* **DATA EXCERPTS**:
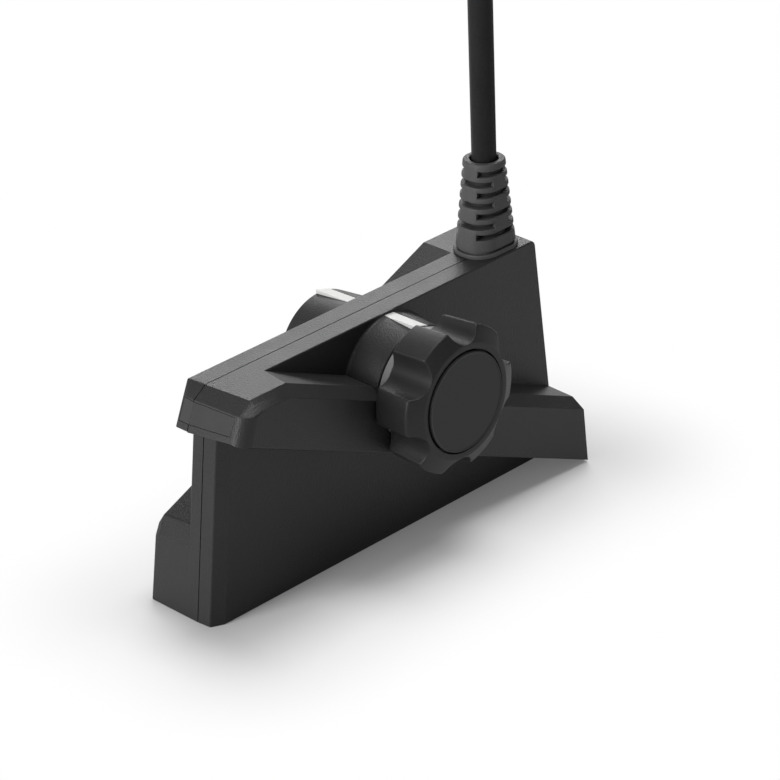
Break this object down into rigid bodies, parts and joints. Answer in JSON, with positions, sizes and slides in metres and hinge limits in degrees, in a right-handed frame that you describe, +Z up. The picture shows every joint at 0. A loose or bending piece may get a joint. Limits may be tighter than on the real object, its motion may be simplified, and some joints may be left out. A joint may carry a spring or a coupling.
{
  "type": "sonar transducer",
  "caption": "Sonar transducer: flat moulded body with a slanting array wing on each side, a hub with a scalloped clamp knob, and a cable with its plug.",
  "frame": {"origin": "middle of the slab's base, on the seam, on the surface it stands on", "axes": "+X along the slab towards the cable end, -Y towards the knob, +Z up"},
  "size_m": [0.4147, 0.0805, 0.2118],
  "materials": {
    "housing_plastic": "fine-grained black moulding",
    "inlay_plastic": "smooth matte black",
    "index_white": "white",
    "boot_rubber": "soft dark grey rubber",
    "seal_rubber": "black rubber",
    "knob_plastic": "fine-grained black moulding",
    "cap_plastic": "smooth matte black",
    "bushing_brass": "turned",
    "bolt_steel": "stainless, turned",
    "washer_nylon": "grey nylon",
    "board_green": "solder mask",
    "chip_black": "moulded package",
    "connector_white": "moulded",
    "flex_amber": "polyimide",
    "cable_rubber": "satin black jacket",
    "wire_copper": "insulated cores",
    "clamp_nylon": "black nylon",
    "plug_plastic": "moulded black",
    "collar_metal": "anodised, knurled",
    "contact_gold": "gold plated",
    "matching_epoxy": "cast filled epoxy",
    "element_ceramic": "fired ceramic, silvered",
    "backing_epoxy": "cast filled epoxy"
  },
  "bodies": {
    "housing": {"array_connectors": "connector_white", "cable_clamp": "clamp_nylon", "cable_end_inside": "cable_rubber", "cable_gland": "seal_rubber", "cable_header": "connector_white", "circuit_board": "board_green", "clamp_screws": "bolt_steel", "cord_hank": "cable_rubber", "cord_run": "cable_rubber", "cord_tail": "cable_rubber", "core_wires": "wire_copper", "driver_chips": "chip_black", "far_array_backing": "backing_epoxy", "far_array_elements": "element_ceramic", "far_array_matching_layer": "matching_epoxy", "far_flex": "flex_amber", "front_inlay": "inlay_plastic", "housing_far": "housing_plastic", "housing_near": "housing_plastic", "hub_sleeve": "bolt_steel", "index_line_far": "index_white", "index_line_near": "index_white", "keel_array_backing": "backing_epoxy", "keel_array_elements": "element_ceramic", "keel_array_matching_layer": "matching_epoxy", "keel_flex": "flex_amber", "near_array_backing": "backing_epoxy", "near_array_elements": "element_ceramic", "near_array_matching_layer": "matching_epoxy", "near_flex": "flex_amber", "plug_body": "plug_plastic", "plug_boot": "boot_rubber", "plug_insulator": "clamp_nylon", "plug_pins": "contact_gold", "processor_chip": "chip_black", "seam_gasket": "seal_rubber", "sleeve_seal_far": "seal_rubber", "sleeve_seal_near": "seal_rubber", "strain_relief_boot": "boot_rubber"},
    "knob_carriage": {"thrust_washer": "washer_nylon"},
    "knob": {"knob": "knob_plastic", "knob_cap": "cap_plastic", "knob_bushing": "bushing_brass", "clamp_bolt": "bolt_steel", "retaining_ring": "bolt_steel"},
    "plug_lock": {"plug_collar": "collar_metal"}
  },
  "joints": [
    {"name": "knob_draw", "type": "slide", "parent": "housing", "child": "knob_carriage", "axis": [0, -1, 0], "range_m": [0, 0.004]},
    {"name": "knob_turn", "type": "hinge", "parent": "knob_carriage", "child": "knob", "pos_m": [0.0008, 0, 0.0532], "axis": [0, -1, 0], "continuous": true},
    {"name": "collar_turn", "type": "hinge", "parent": "housing", "child": "plug_lock", "pos_m": [0.224, 0.01425, 0.054], "axis": [-1, 0, 0], "continuous": true}
  ]
}
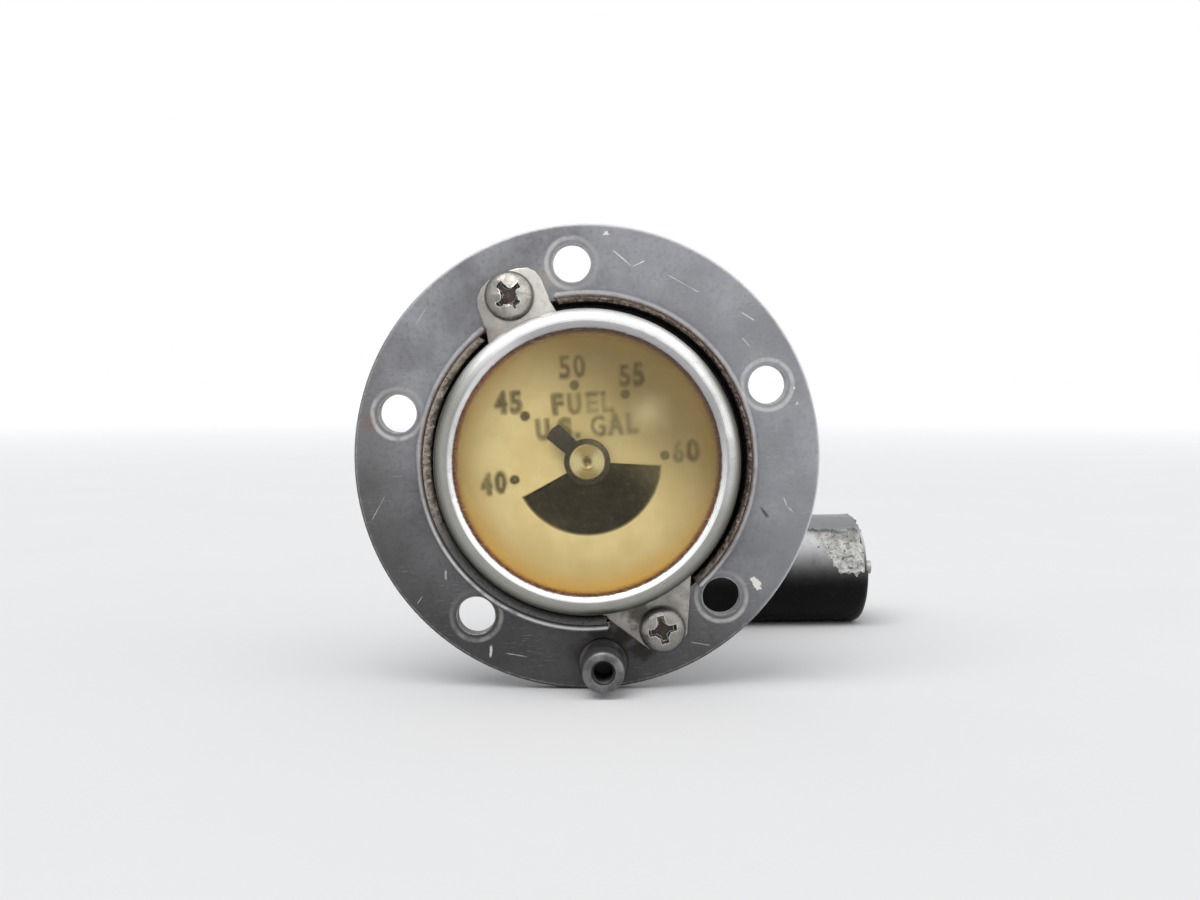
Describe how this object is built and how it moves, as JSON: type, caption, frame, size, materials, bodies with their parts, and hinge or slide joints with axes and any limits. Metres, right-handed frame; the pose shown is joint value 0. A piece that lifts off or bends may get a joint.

* **SHORT PROBLEM**:
Take the lines above and print them exactly.

* **RESPONSE**:
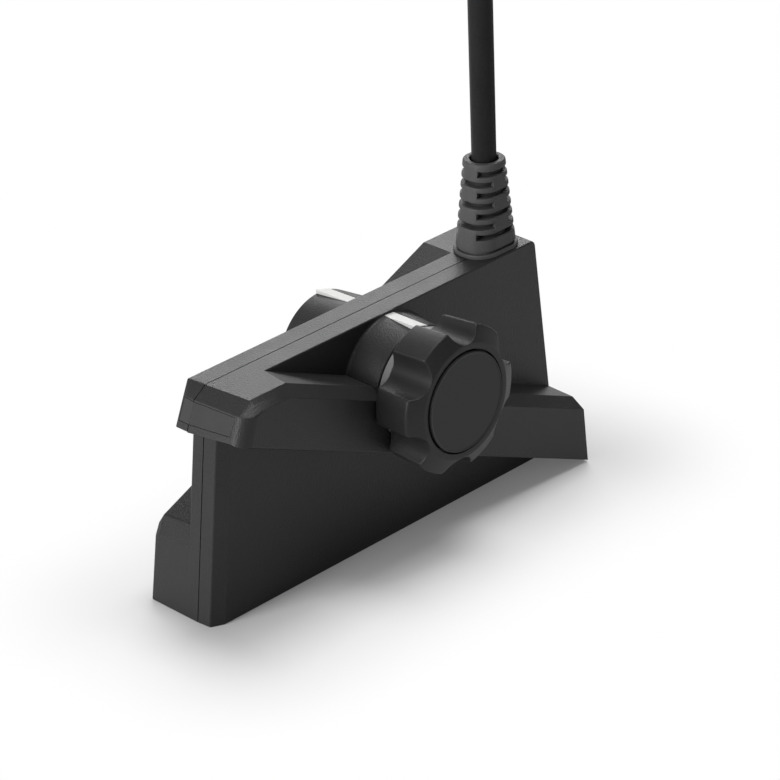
Break this object down into rigid bodies, parts and joints. Answer in JSON, with positions, sizes and slides in metres and hinge limits in degrees, in a right-handed frame that you describe, +Z up. The picture shows every joint at 0. A loose or bending piece may get a joint. Limits may be tighter than on the real object, its motion may be simplified, and some joints may be left out. A joint may carry a spring or a coupling.
{
  "type": "sonar transducer",
  "caption": "Sonar transducer: flat moulded body with a slanting array wing on each side, a hub with a scalloped clamp knob, and a cable with its plug.",
  "frame": {"origin": "middle of the slab's base, on the seam, on the surface it stands on", "axes": "+X along the slab towards the cable end, -Y towards the knob, +Z up"},
  "size_m": [0.4147, 0.0805, 0.2118],
  "materials": {
    "housing_plastic": "fine-grained black moulding",
    "inlay_plastic": "smooth matte black",
    "index_white": "white",
    "boot_rubber": "soft dark grey rubber",
    "seal_rubber": "black rubber",
    "knob_plastic": "fine-grained black moulding",
    "cap_plastic": "smooth matte black",
    "bushing_brass": "turned",
    "bolt_steel": "stainless, turned",
    "washer_nylon": "grey nylon",
    "board_green": "solder mask",
    "chip_black": "moulded package",
    "connector_white": "moulded",
    "flex_amber": "polyimide",
    "cable_rubber": "satin black jacket",
    "wire_copper": "insulated cores",
    "clamp_nylon": "black nylon",
    "plug_plastic": "moulded black",
    "collar_metal": "anodised, knurled",
    "contact_gold": "gold plated",
    "matching_epoxy": "cast filled epoxy",
    "element_ceramic": "fired ceramic, silvered",
    "backing_epoxy": "cast filled epoxy"
  },
  "bodies": {
    "housing": {"array_connectors": "connector_white", "cable_clamp": "clamp_nylon", "cable_end_inside": "cable_rubber", "cable_gland": "seal_rubber", "cable_header": "connector_white", "circuit_board": "board_green", "clamp_screws": "bolt_steel", "cord_hank": "cable_rubber", "cord_run": "cable_rubber", "cord_tail": "cable_rubber", "core_wires": "wire_copper", "driver_chips": "chip_black", "far_array_backing": "backing_epoxy", "far_array_elements": "element_ceramic", "far_array_matching_layer": "matching_epoxy", "far_flex": "flex_amber", "front_inlay": "inlay_plastic", "housing_far": "housing_plastic", "housing_near": "housing_plastic", "hub_sleeve": "bolt_steel", "index_line_far": "index_white", "index_line_near": "index_white", "keel_array_backing": "backing_epoxy", "keel_array_elements": "element_ceramic", "keel_array_matching_layer": "matching_epoxy", "keel_flex": "flex_amber", "near_array_backing": "backing_epoxy", "near_array_elements": "element_ceramic", "near_array_matching_layer": "matching_epoxy", "near_flex": "flex_amber", "plug_body": "plug_plastic", "plug_boot": "boot_rubber", "plug_insulator": "clamp_nylon", "plug_pins": "contact_gold", "processor_chip": "chip_black", "seam_gasket": "seal_rubber", "sleeve_seal_far": "seal_rubber", "sleeve_seal_near": "seal_rubber", "strain_relief_boot": "boot_rubber"},
    "knob_carriage": {"thrust_washer": "washer_nylon"},
    "knob": {"knob": "knob_plastic", "knob_cap": "cap_plastic", "knob_bushing": "bushing_brass", "clamp_bolt": "bolt_steel", "retaining_ring": "bolt_steel"},
    "plug_lock": {"plug_collar": "collar_metal"}
  },
  "joints": [
    {"name": "knob_draw", "type": "slide", "parent": "housing", "child": "knob_carriage", "axis": [0, -1, 0], "range_m": [0, 0.004]},
    {"name": "knob_turn", "type": "hinge", "parent": "knob_carriage", "child": "knob", "pos_m": [0.0008, 0, 0.0532], "axis": [0, -1, 0], "continuous": true},
    {"name": "collar_turn", "type": "hinge", "parent": "housing", "child": "plug_lock", "pos_m": [0.224, 0.01425, 0.054], "axis": [-1, 0, 0], "continuous": true}
  ]
}
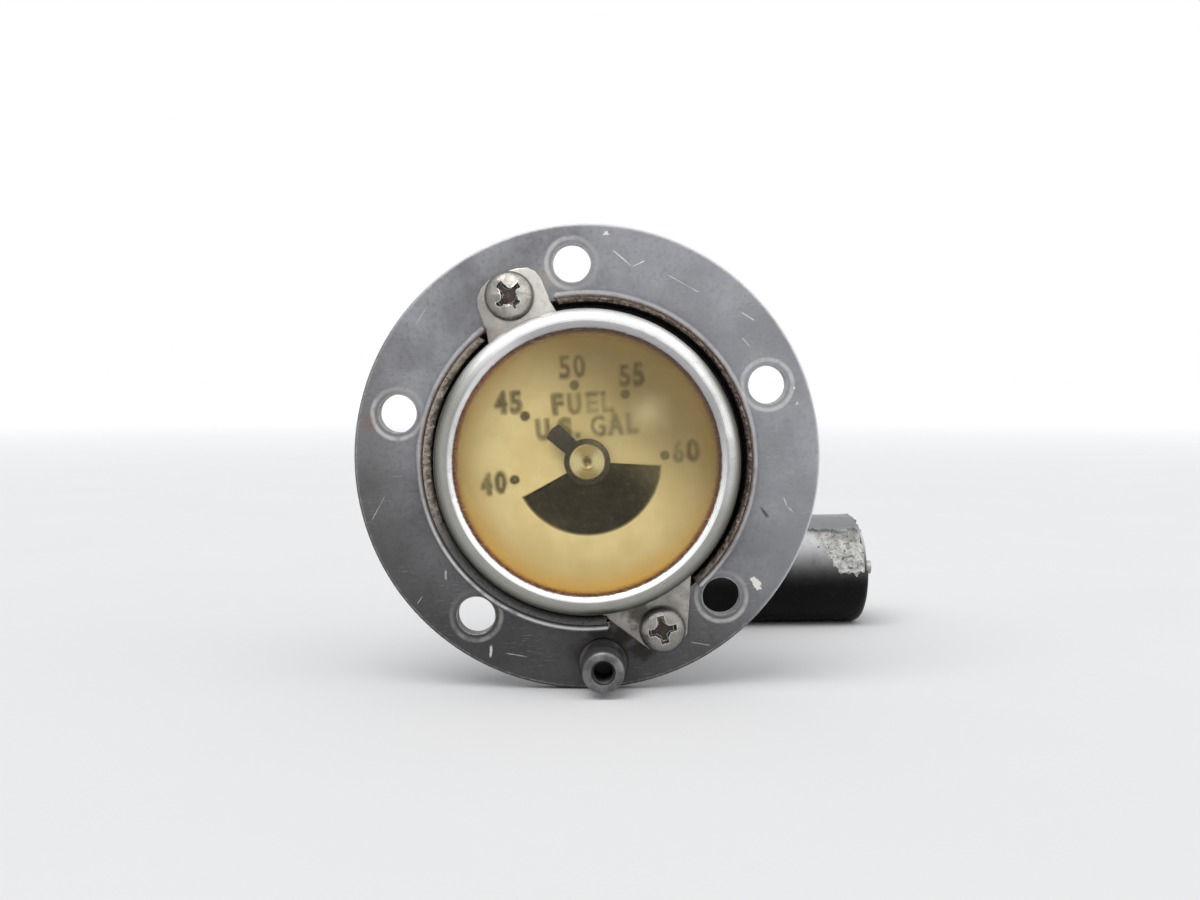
Describe how this object is built and how it moves, as JSON: type, caption, frame, size, materials, bodies with their parts, and hinge or slide joints with axes and any limits. Metres, right-handed frame; the pose shown is joint value 0. A piece that lifts off or bends may get a joint.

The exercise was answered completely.